# Birdie Bath Time!



## PACE (Oct 8, 2007)

My cockatiel Joe loves his baths, so do the other birds, but they are more shy, so I can't take pictures of them really doing anything because they are afraid of the camera :roll:

The whole gang










Here's my JoJo. He is such a baby. He's all over you all the time and is so sweet. He loves head scratches. He also loves coming in the shower with me. lol. I use a squirt bottle to mist them, so the pictures are kind of blurry.










mmm that feels good!










getting those hard to reach places!










Then here's Jack, my rescue 'tiel. He is really coming along, but still has lots of trust issues, especially with people besides me.










Little budgie Teddy!










and little budgie Bobby!










There's my birdie crew!


----------



## kelebek (Oct 5, 2007)

My friend breeds budgies here in WA and loves them!


----------



## StaceyRosado (Oct 5, 2007)

oh how sweet!

I have a cockatiel (never can spell that word) named Cloe (yes I spell it that way!). She is very friendly too. Love her!

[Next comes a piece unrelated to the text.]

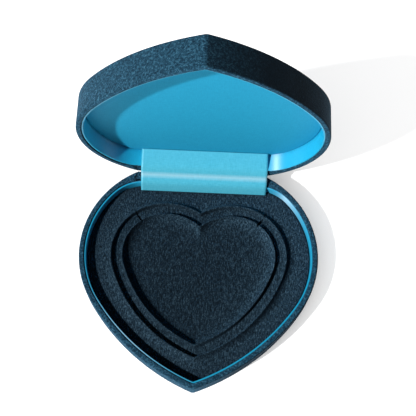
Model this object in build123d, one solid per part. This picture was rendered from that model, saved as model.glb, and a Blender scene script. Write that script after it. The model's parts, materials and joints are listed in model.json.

She is traditionally colored.

My friend has a yellow 'tiel


----------



## enjoytheride (Oct 5, 2007)

That one picture of Jojo with his wing up is so beautiful.


----------



## Dover Farms (Oct 16, 2007)

How cute! I have a Peach-Face Lovebird. His name is Lucky. He's not big on being petted, but loves to sit on my shirt and get into to trouble! :roll: I should get some updated pics of him and post them.


----------



## PACE (Oct 8, 2007)

Thanks guys, I do love my birds. I would love to have a love bird! I've heard they are spunky little things  I would also like a caique someday, they are such cute birds. I like the bigger parrots too, but I don't think I could handle one very well, so I'll stick with the little guys.


----------